My Sportsman: Tiger Woods

You almost have to wonder if this was the only challenge left. If one afternoon, Tiger Woods, thoroughly bored with his own dominance, started dreaming up scenarios. How about not just winning the U.S. Open, but doing so with a bum ankle? No, too easy. What about if, instead of an ankle, it was my knee, and it was so painful I could barely walk? What if it was so painful I needed surgery? Sounds about right.

The world learned at the Open last June that 70 percent of Tiger Woods is better than 100 percent of any other golfer. It was one of those performances that transcends the sport, up there in the annals of gimpy greatness with MJ's flu-ridden Game 6 and Gibson's limp-legged homer. Hell, I don't even like golf and I was transfixed. And, looking back now, it is even more remarkable in retrospect.
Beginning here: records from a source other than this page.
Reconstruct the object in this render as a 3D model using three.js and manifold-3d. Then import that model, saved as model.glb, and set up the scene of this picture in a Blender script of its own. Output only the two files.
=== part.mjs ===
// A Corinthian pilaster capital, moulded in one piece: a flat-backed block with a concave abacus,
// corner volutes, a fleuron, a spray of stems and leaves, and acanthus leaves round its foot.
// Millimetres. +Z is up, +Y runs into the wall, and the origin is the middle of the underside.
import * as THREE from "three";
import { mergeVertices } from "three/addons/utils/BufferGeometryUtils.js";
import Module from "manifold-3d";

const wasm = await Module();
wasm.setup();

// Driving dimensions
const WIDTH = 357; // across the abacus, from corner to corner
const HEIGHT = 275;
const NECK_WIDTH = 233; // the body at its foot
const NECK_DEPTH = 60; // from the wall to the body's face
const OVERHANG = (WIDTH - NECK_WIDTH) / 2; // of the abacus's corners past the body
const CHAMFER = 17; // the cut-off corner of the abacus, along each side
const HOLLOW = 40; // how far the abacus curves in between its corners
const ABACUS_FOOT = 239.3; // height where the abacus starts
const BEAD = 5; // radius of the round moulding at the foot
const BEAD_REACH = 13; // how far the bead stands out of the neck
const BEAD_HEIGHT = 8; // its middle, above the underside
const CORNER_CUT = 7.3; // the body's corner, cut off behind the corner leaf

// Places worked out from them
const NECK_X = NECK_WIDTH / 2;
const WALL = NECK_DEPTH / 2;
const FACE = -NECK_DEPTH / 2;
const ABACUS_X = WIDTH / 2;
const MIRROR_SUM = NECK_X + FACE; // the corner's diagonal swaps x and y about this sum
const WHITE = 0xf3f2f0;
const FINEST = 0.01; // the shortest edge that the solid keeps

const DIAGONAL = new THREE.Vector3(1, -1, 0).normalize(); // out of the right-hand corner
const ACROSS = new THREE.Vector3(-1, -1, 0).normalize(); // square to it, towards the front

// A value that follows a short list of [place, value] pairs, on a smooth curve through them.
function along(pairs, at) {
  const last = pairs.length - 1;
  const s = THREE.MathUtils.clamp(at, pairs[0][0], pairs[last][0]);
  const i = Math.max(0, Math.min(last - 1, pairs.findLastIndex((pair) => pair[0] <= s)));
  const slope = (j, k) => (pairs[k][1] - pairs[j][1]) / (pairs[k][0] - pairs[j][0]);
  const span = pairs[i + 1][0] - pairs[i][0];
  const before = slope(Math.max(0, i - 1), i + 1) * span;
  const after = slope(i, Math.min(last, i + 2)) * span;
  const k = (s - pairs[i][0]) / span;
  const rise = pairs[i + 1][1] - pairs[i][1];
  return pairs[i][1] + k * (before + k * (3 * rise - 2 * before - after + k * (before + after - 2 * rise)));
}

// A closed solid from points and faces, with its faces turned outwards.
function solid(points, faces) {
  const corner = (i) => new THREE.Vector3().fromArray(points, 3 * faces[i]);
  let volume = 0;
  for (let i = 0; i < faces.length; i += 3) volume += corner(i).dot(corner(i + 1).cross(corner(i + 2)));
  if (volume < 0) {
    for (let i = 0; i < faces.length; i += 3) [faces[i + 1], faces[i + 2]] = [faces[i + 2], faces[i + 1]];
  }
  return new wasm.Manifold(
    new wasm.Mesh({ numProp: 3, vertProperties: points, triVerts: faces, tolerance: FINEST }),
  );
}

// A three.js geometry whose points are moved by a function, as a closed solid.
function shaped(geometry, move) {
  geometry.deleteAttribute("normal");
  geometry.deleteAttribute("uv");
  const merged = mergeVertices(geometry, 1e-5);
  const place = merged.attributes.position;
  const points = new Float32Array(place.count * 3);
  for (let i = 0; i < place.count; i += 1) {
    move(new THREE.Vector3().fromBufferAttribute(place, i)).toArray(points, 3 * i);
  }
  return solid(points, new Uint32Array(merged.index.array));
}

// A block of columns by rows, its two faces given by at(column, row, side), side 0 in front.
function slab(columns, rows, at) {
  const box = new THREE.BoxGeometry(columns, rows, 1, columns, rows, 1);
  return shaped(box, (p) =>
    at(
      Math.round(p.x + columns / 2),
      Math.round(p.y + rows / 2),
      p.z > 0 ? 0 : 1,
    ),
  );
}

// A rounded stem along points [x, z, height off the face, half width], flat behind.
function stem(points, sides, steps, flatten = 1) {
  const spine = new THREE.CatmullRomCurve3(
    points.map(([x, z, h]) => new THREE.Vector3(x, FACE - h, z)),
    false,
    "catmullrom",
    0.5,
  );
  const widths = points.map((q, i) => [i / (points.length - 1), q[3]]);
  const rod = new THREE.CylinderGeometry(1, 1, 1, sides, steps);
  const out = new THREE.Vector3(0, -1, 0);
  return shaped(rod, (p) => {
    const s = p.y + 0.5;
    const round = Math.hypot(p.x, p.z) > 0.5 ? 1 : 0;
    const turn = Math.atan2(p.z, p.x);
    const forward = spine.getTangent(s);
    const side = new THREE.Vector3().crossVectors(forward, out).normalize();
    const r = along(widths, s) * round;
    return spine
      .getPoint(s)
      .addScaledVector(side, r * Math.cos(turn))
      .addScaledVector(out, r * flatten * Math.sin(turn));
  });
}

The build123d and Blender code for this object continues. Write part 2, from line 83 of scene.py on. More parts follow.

Sure, I remembered that Tiger needed ACL surgery after the Open, but I'd forgotten that it was his first time playing since his last surgery, two months prior. I remembered the 19-hole playoff with Rocco Mediate; I'd forgotten that Tiger was so rusty to start the tourney that his first hole was a double bogey. And I remembered that he looked hobbled, but I'd forgotten just how badly; to view footage of the tournament is to see his knee crumpling time and again, accompanied by a one-man show, Tiger Woods starring in Grimaces: A Thousand Faces of Anguish.

The Open alone makes Tiger a Sportsman candidate. What seals the deal is the great, roaring vacuum that his departure created in the world of golf. Other than the Ryder Cup, a patriotic venture people like me care about in the same way we care about the Women's World Cup, I can't recall a single golf event since June. The rest of the competitors blend into one visor-wearing, soft-bellied, middle-aged guy who seems to always be squinting. Stewart Furykelson.

Life without Tiger? Five months later the No. 1 player in golf is still Woods, by a mile. Five months later TV ratings have plummeted as if they're being traded on the NASDAQ (the PGA Championship's numbers were down more than 50 percent from last year). Five months later the biggest non-Ryder golf buzz I can recall is when Tiger appeared in some video game commercial where he walked on water. And it wasn't even a good commercial.

What has become increasingly clear is that not only is golf better off with Tiger Woods, but that it's downright screwed without him. Think NHL, think tennis, think of other slowly atrophying sports that can't compete with short attention spans and diversifying entertainment options. Without Tiger, only people who play golf will follow golf. Without Tiger, golf is the province of old white guys who remind you of your friend's dad, and that is not a demo that plays well with the 18-24s. Without Tiger, golf is a niche.

So when it comes to Sportsman talk, no, Tiger is no great humanitarian. Neither has he taken advantage of his clout -- would there have been an easier, more natural move for a guy like Woods than endorsing Obama this year? And no, he didn't set records like Phelps did. But what Woods did give us was one of the most indelible sports moments of recent history, followed by a reminder of why, more than ever, he matters. For that, he is my 2008 Sportsman of the Year.